A meeting of eyes, a flash of smile,
Your hands clasp in formal greeting.
There's warmth like home, without any guile
And your heart flutters within its beating.

Voices grow faint, and then fade out,
And you lose track of the conversation
While you try to reason, what this feeling is about—
This emotional transcendence without explanation.

Your eyes drift and meet in a glance.
You push it aside, and try to discuss.
Yet you know this meeting is not mere chance.
And then once more, you begin to lose focus.

Your mind is a rush of Déjà vu,
In your ears is a crashing roar.
You know this person, and they know you
And you will forevermore.

Thursday, August 02, 2012

Sometimes It's Best to Walk Away

Have you ever had one of those days, (I'm sure you have) when anything you attempt simply won't work out the way you want it to?  Well, yesterday I had one of those days.

I started a new design for the "Ode to the Quilt" series.
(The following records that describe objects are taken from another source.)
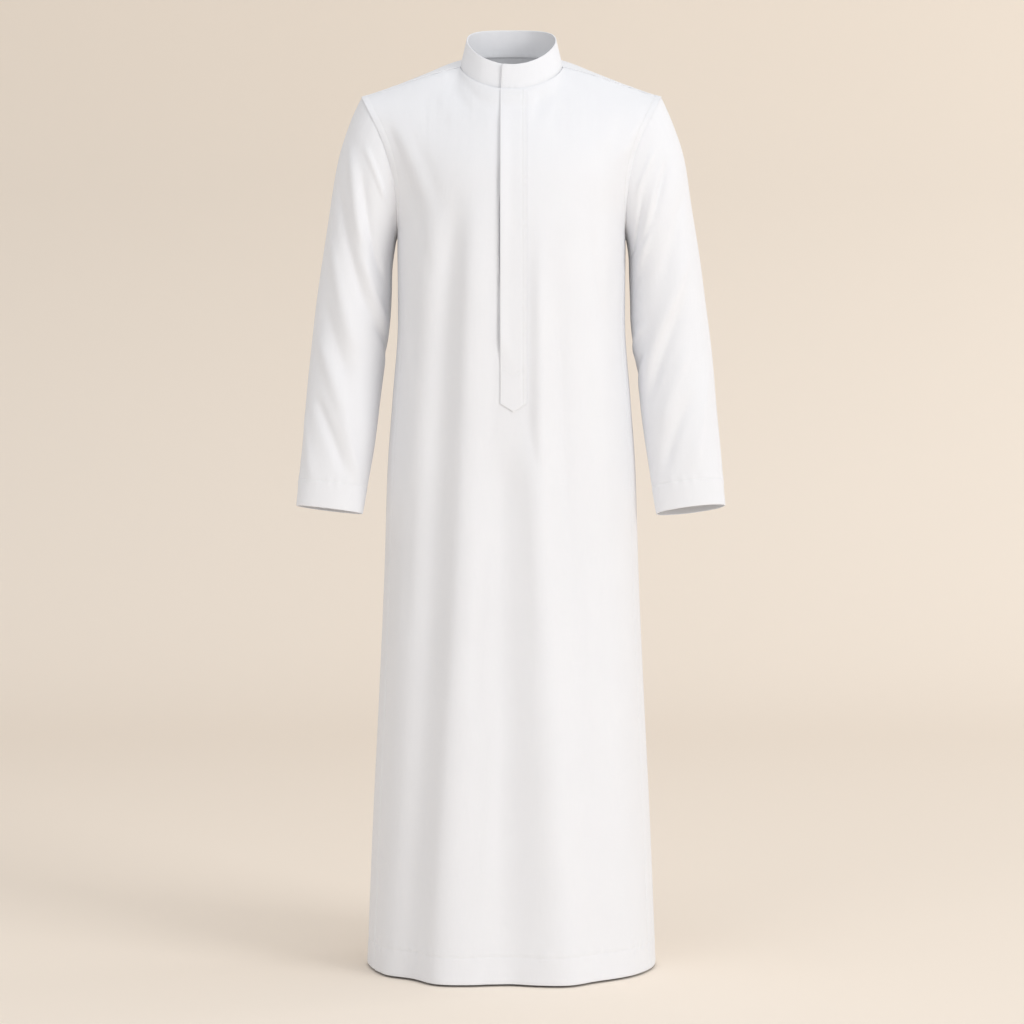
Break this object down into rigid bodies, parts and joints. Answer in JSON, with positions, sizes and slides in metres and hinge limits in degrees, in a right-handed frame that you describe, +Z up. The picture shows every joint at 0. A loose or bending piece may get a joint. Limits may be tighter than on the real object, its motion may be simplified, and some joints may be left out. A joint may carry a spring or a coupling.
{
  "type": "thobe robe",
  "caption": "Ankle-length white thobe, worn form with no wearer: band collar, concealed placket with a pointed end, long set-in sleeves with plain cuffs.",
  "frame": {"origin": "middle of the neck, level with the upper ends of the armholes' shoulder seams, where the wearer's shoulders hold it up", "axes": "+Z up, -Y the way the wearer faces, +X towards the wearer's left"},
  "size_m": [0.6727, 0.3599, 1.4875],
  "materials": {
    "white_cloth": "matt plain weave",
    "white_cloth_inside": "matt plain weave, seen from its back"
  },
  "bodies": {
    "root": {"front_panel": "white_cloth", "back_panel": "white_cloth", "yoke": "white_cloth", "sleeve_left": "white_cloth", "sleeve_right": "white_cloth", "cuff_left": "white_cloth", "cuff_right": "white_cloth", "collar_band": "white_cloth", "placket": "white_cloth", "placket_under": "white_cloth_inside"}
  },
  "joints": []
}
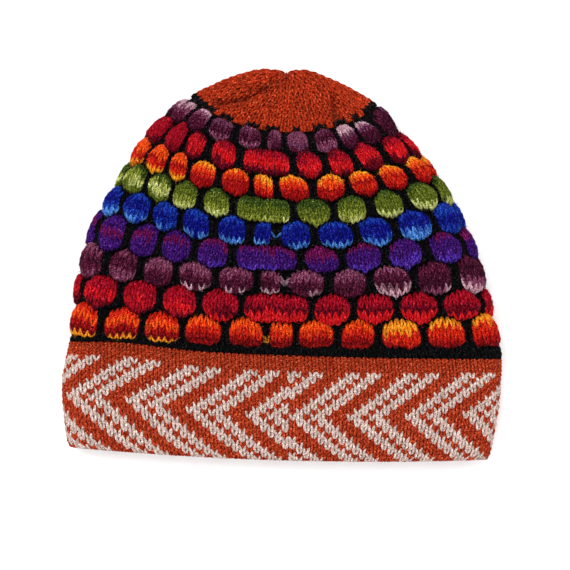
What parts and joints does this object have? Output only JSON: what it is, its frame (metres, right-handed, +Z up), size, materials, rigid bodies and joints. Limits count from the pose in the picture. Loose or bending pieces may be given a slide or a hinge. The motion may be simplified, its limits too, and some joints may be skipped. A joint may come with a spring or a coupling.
{
  "type": "alpaca beanie",
  "caption": "Hand-knitted beanie, folded flat: chevron band, rounds of puff stitch in dyed yarns on black, and a gathered crown. Hollow, and open at the hem.",
  "frame": {"origin": "on the surface that the hat lies on, under the middle of its box", "axes": "+X across the hat from fold to fold, +Y from the hem to the crown, +Z up from the surface"},
  "size_m": [0.2336, 0.2072, 0.0511],
  "materials": {
    "rust_yarn": "matte alpaca wool in stocking stitch, rust orange, with cream chevrons on the band",
    "gold_red_yarn": "space-dyed alpaca wool, gold and orange into red",
    "crimson_yarn": "space-dyed alpaca wool, crimson into bright red",
    "plum_yarn": "space-dyed alpaca wool, dark plum into pale pink",
    "violet_yarn": "space-dyed alpaca wool, magenta into violet",
    "royal_blue_yarn": "space-dyed alpaca wool, royal blue into light blue",
    "green_yarn": "space-dyed alpaca wool, dark green into lime",
    "mauve_yarn": "space-dyed alpaca wool, plum into pale mauve"
  },
  "bodies": {
    "root": {"band": "rust_yarn", "puff_row_1": "gold_red_yarn", "puff_row_2": "crimson_yarn", "puff_row_3": "plum_yarn", "puff_row_4": "violet_yarn", "puff_row_5": "royal_blue_yarn", "puff_row_6": "green_yarn", "puff_row_7": "gold_red_yarn", "puff_row_8": "crimson_yarn", "puff_row_9": "mauve_yarn", "crown_top": "rust_yarn"}
  },
  "joints": []
}
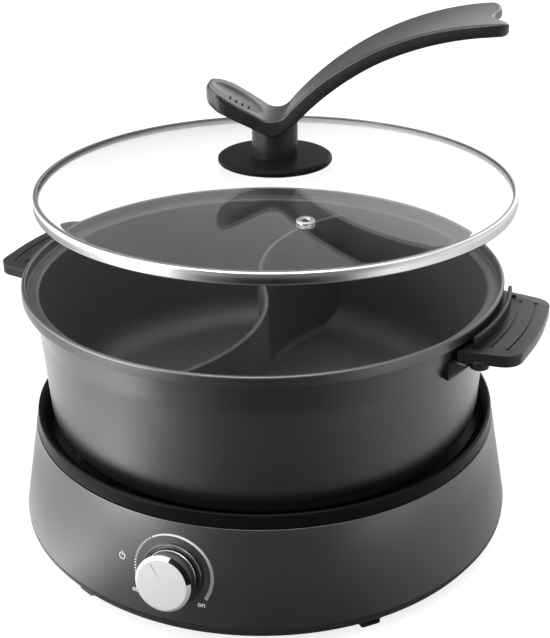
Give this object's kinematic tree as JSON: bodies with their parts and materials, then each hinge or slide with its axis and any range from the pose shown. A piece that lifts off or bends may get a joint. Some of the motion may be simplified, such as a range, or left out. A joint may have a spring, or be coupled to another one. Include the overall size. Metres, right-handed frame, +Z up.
{
  "type": "electric hot pot with lid",
  "caption": "Electric hot pot: round heating base with a control knob, lift-out pot with a curved divider and side handles, and a lift-off glass lid with a V-shaped handle.",
  "frame": {"origin": "Centre of the base at the surface the feet stand on; the base, pot and lid share this vertical axis.", "axes": "+Z up; -Y is the control knob's side; X runs roughly along the pot's side handles."},
  "size_m": [0.3814, 0.3554, 0.3517],
  "materials": {
    "skirt": "satin metallic gunmetal",
    "black_plastic": "fine matt",
    "rim": "semi-gloss black",
    "sheet_steel": "plain sheet",
    "band_steel": "bright brushed",
    "well_coat": "heat-proof black coating",
    "pot_coat": "satin metallic dark grey, non-stick inside",
    "plate_aluminium": "cast and turned",
    "element_steel": "heat-tinted",
    "brass_parts": "plated",
    "clear_glass": "clear tempered",
    "handle_plastic": "soft matt black",
    "knob_metal": "spun silver face",
    "rubber_parts": "matt",
    "silicone": "matt heat-proof",
    "thermostat_case": "ceramic-filled phenolic",
    "screw_steel": "zinc plated"
  },
  "bodies": {
    "base": {"foot_front_left": "black_plastic", "foot_front_right": "black_plastic", "foot_rear_left": "black_plastic", "foot_rear_right": "black_plastic", "foot_pads": "rubber_parts", "bottom_cover": "black_plastic", "base_skirt": "skirt", "base_rim": "rim", "base_well": "well_coat", "support_posts": "sheet_steel", "cover_screws": "screw_steel", "well_screws": "screw_steel", "heating_plate": "plate_aluminium", "heating_element": "element_steel", "heat_reflector": "sheet_steel", "plate_studs": "screw_steel", "stud_nuts": "screw_steel", "sensor_sleeve": "brass_parts", "sensor_spring": "sheet_steel", "thermal_fuse": "thermostat_case", "fuse_clip": "sheet_steel", "knob_bezel": "black_plastic", "regulator": "thermostat_case", "bezel_screws": "screw_steel", "power_inlet": "black_plastic", "inlet_pins": "brass_parts"},
    "sensor": {"sensor_cap": "plate_aluminium", "sensor_stem": "brass_parts"},
    "knob": {"knob_body": "knob_metal", "knob_cap": "knob_metal", "knob_shaft": "brass_parts"},
    "pot": {"pot_shell": "pot_coat", "pot_divider": "pot_coat", "handle_grip_right": "handle_plastic", "handle_grip_left": "handle_plastic", "handle_bracket_right": "handle_plastic", "handle_bracket_left": "handle_plastic", "grip_screws": "screw_steel", "wall_studs": "screw_steel", "wall_nuts": "screw_steel"},
    "lid": {"lid_glass": "clear_glass", "lid_band": "band_steel", "lid_seals": "silicone", "vent_eyelet": "rubber_parts", "seat_gasket": "silicone", "handle_seat": "handle_plastic", "lid_handle": "handle_plastic", "lid_post": "handle_plastic", "lid_washer": "sheet_steel", "lid_screw": "screw_steel"}
  },
  "joints": [
    {"name": "pot_lift", "type": "slide", "parent": "base", "child": "pot", "axis": [0, 0, 1], "range_m": [0, 0.13]},
    {"name": "lid_lift", "type": "slide", "parent": "pot", "child": "lid", "axis": [0.1377, 0.0493, 0.9892], "range_m": [-0.06015, 0.05]},
    {"name": "knob_turn", "type": "hinge", "parent": "base", "child": "knob", "pos_m": [0, -0.16569, 0.046], "axis": [0, -0.9829, 0.184], "range_deg": [-160, 91]},
    {"name": "sensor_press", "type": "slide", "parent": "base", "child": "sensor", "axis": [0, 0, 1], "range_m": [-0.002, 0], "stiffness_N_per_m": 300, "springref_m": 0.001, "deforming": ["sensor_spring"]}
  ]
}
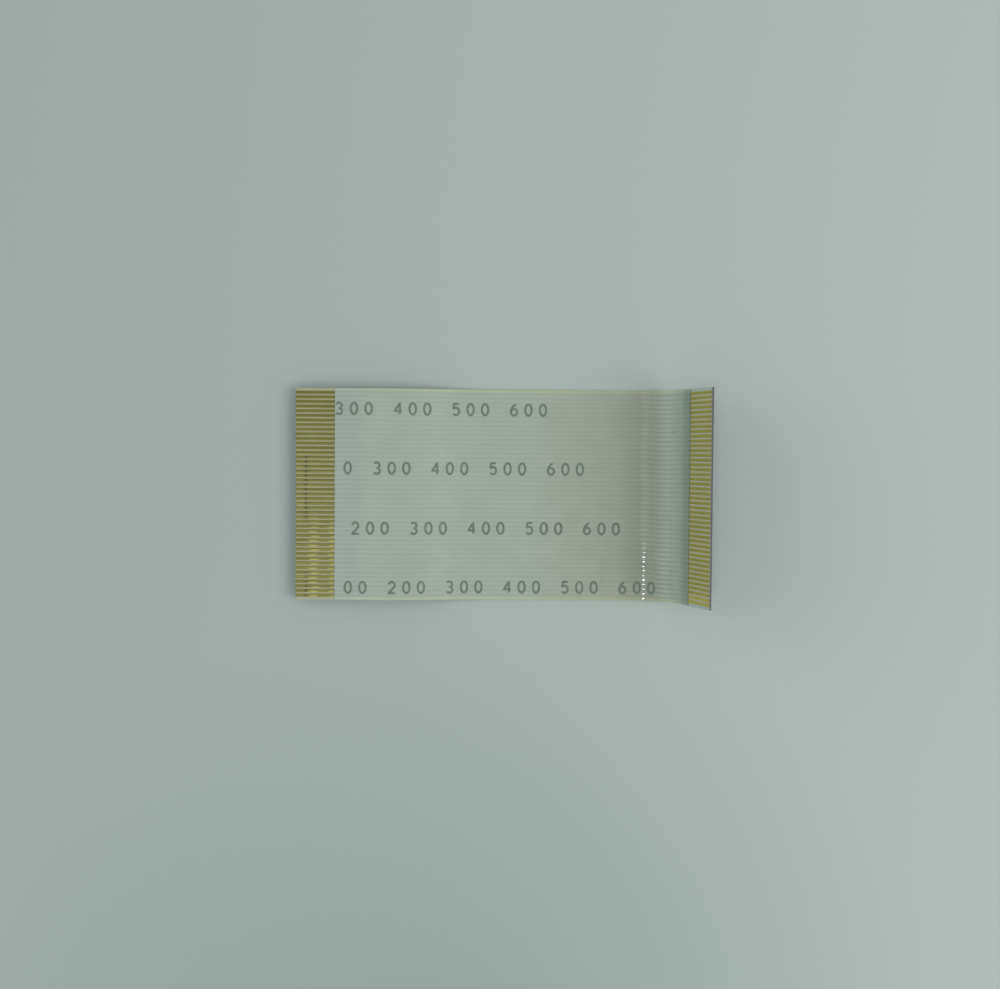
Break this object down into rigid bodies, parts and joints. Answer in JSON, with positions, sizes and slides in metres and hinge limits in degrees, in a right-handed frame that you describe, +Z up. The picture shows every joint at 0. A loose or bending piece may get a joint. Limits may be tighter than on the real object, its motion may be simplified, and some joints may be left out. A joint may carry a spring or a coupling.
{
  "type": "ribbon cable",
  "caption": "Short flat flexible ribbon cable with pale ribbed film and bare gold contacts on blue stiffened tabs; the right tab is bent upwards.",
  "frame": {"origin": "on the table under the middle of the cable's outline: the flat stretch's underside is at Z 0, and X and Y are centred", "axes": "+X runs along the cable from the flat left tab towards the tab that is bent up, +Y runs across the cable, +Z is up from the table"},
  "size_m": [0.044, 0.023, 0.0088],
  "materials": {
    "ribbed_film": "satin translucent polyester film",
    "base_film": "satin translucent polyester film",
    "conductor": "thin gold plating over nickel and copper",
    "stiffener": "satin blue polyester"
  },
  "bodies": {
    "root": {"upper_film": "ribbed_film", "lower_film": "base_film", "left_stiffener": "stiffener", "right_stiffener": "stiffener", "conductor_01": "conductor", "conductor_02": "conductor", "conductor_03": "conductor", "conductor_04": "conductor", "conductor_05": "conductor", "conductor_06": "conductor", "conductor_07": "conductor", "conductor_08": "conductor", "conductor_09": "conductor", "conductor_10": "conductor", "conductor_11": "conductor", "conductor_12": "conductor", "conductor_13": "conductor", "conductor_14": "conductor", "conductor_15": "conductor", "conductor_16": "conductor", "conductor_17": "conductor", "conductor_18": "conductor", "conductor_19": "conductor", "conductor_20": "conductor", "conductor_21": "conductor", "conductor_22": "conductor", "conductor_23": "conductor", "conductor_24": "conductor", "conductor_25": "conductor", "conductor_26": "conductor", "conductor_27": "conductor", "conductor_28": "conductor", "conductor_29": "conductor", "conductor_30": "conductor", "conductor_31": "conductor", "conductor_32": "conductor", "conductor_33": "conductor", "conductor_34": "conductor", "conductor_35": "conductor", "conductor_36": "conductor", "conductor_37": "conductor", "conductor_38": "conductor", "conductor_39": "conductor", "conductor_40": "conductor", "conductor_41": "conductor", "conductor_42": "conductor", "conductor_43": "conductor", "conductor_44": "conductor", "conductor_45": "conductor"}
  },
  "joints": []
}
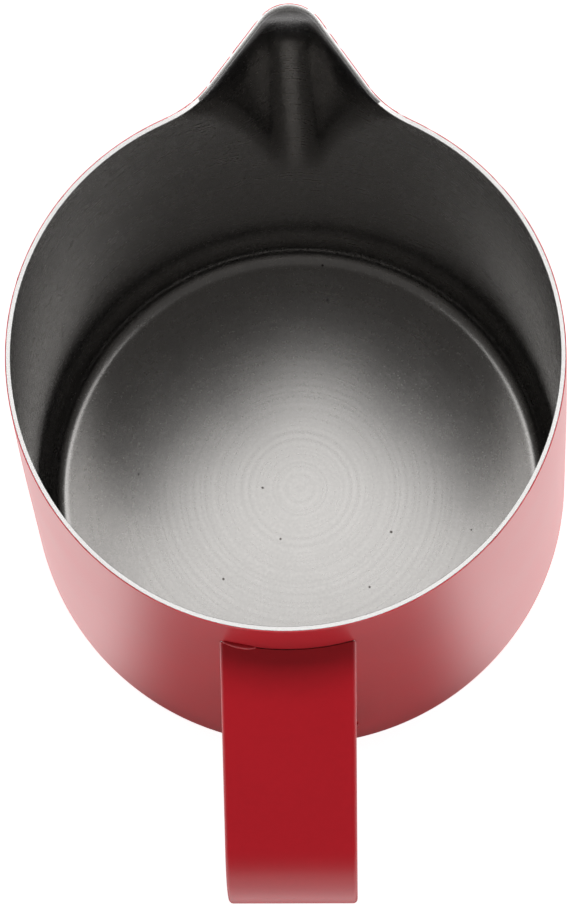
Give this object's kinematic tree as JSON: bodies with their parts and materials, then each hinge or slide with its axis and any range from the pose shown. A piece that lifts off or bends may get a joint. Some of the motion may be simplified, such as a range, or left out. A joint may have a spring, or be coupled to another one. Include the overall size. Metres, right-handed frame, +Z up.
{
  "type": "milk frothing pitcher",
  "caption": "Bell-shaped steel milk pitcher with a pressed pouring spout, flat strap handle and red powder coat outside, bare brushed steel inside.",
  "frame": {"origin": "on the bell's axis, on the flat underside that the pitcher stands on", "axes": "+Z up, +Y from the axis to the spout's tip, handle on the -Y side, +X to the right with the handle in front"},
  "size_m": [0.0986, 0.133, 0.1114],
  "materials": {
    "brushed_steel": "fine spun satin, ground bright at the rim",
    "red_coat": "satin powder coat"
  },
  "bodies": {
    "root": {"body_shell": "brushed_steel", "body_coat": "red_coat", "handle_strap": "brushed_steel", "handle_coat": "red_coat", "upper_weld": "red_coat", "lower_weld": "red_coat"}
  },
  "joints": []
}
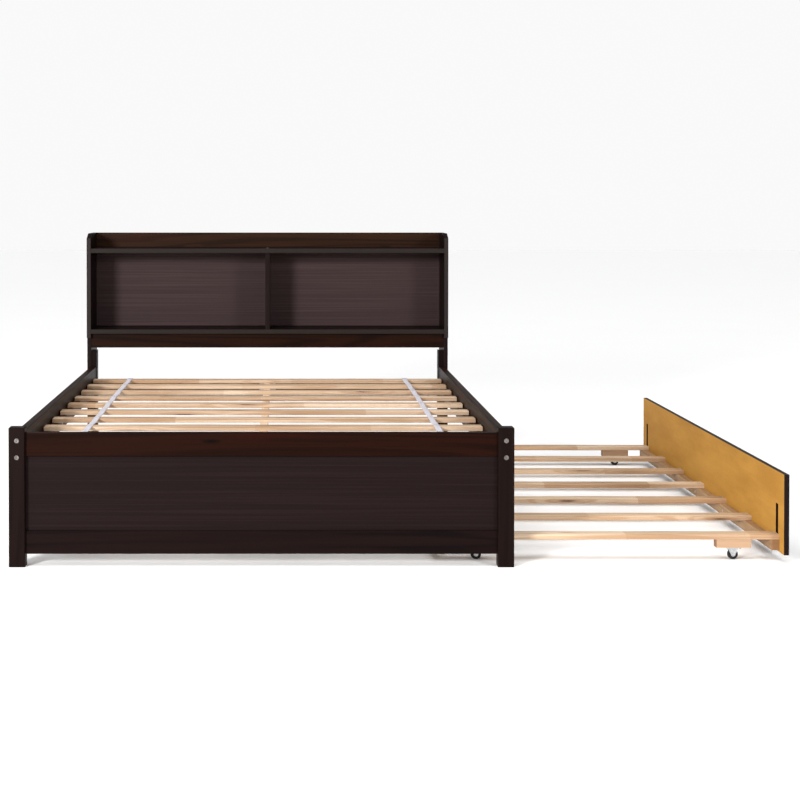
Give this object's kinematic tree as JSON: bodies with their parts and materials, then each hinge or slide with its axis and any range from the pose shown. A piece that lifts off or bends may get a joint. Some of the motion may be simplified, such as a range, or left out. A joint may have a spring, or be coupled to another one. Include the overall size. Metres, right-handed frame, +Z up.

It is a little larger than the others I designed previously and the design is a little more intricate as well. The graphing of the design went well, however, I could not for the life of me, choose the colors or patterns for the design. I use a variety of materials to complete the design, from paint to decorative paper to cloth to colored pencil, but yesterday nothing came together the way it should. I finally decided to walk away from the project and concentrate on writing.

Much to my surprise and frustration, writing wouldn't work either. It is not often that I can't find words to cover the blank space set before me. However, yesterday no words ran from my brain to my fingers to fill in the blank screen. Nothing came to me except vague thoughts that would not come together. My mind was a jumble of random words. This lack of expression frustrated me even more than the quilt project. And so, I decided some yoga and meditation were in order.

I sat with my legs crossed, my eyes closed, and began the process of clearing my mind of all thought. And guess what? That's right, you guessed it, I couldn't do it. I kept on thinking of something that was posted on Facebook. It was a picture of a girl sitting in the same position that I was sitting, and the caption read, "C'mon inner peace, I haven't got all day!" It was exactly how I felt.

I decided that it was best that I remove myself from creativity all together. I went to the kitchen and ran a sink full of soapy water, and with no clear intention in mind I opened the refrigerator. Before I knew it, the counter was overflowing with the contents from the refrigerator and I was washing the entire inside of the refrigerator. I was in the moment.  I wasn't thinking about anything except the wide, white expanse of the open refrigerator. After I it was all clean and shiny, I replaced the food and proceeded to open the proverbial 'junk drawer'. Again, the menagerie content contained within was spread across the counter, and a bag of 'junk' I would never use sat half full next to the trash can. I thought, "Wow, I can't believe I did all this!" And then I noticed the time, it was 10:30pm and I was hungry!

I made a sandwich and went to the living room and began to read, still bypassing anything creative. I must have fallen to sleep, because I awoke on the sofa around 12:30am. I must have dreamt of the quilt project, because I knew exactly what colors the project needed! I went to the cupboard where I store my material and there, close to the top of the stack, I found the patterned papers I needed.

Now, today I am having no problem filling the blank space with words... (obviously). Sometimes it's best to walk away and let everything come together on its own.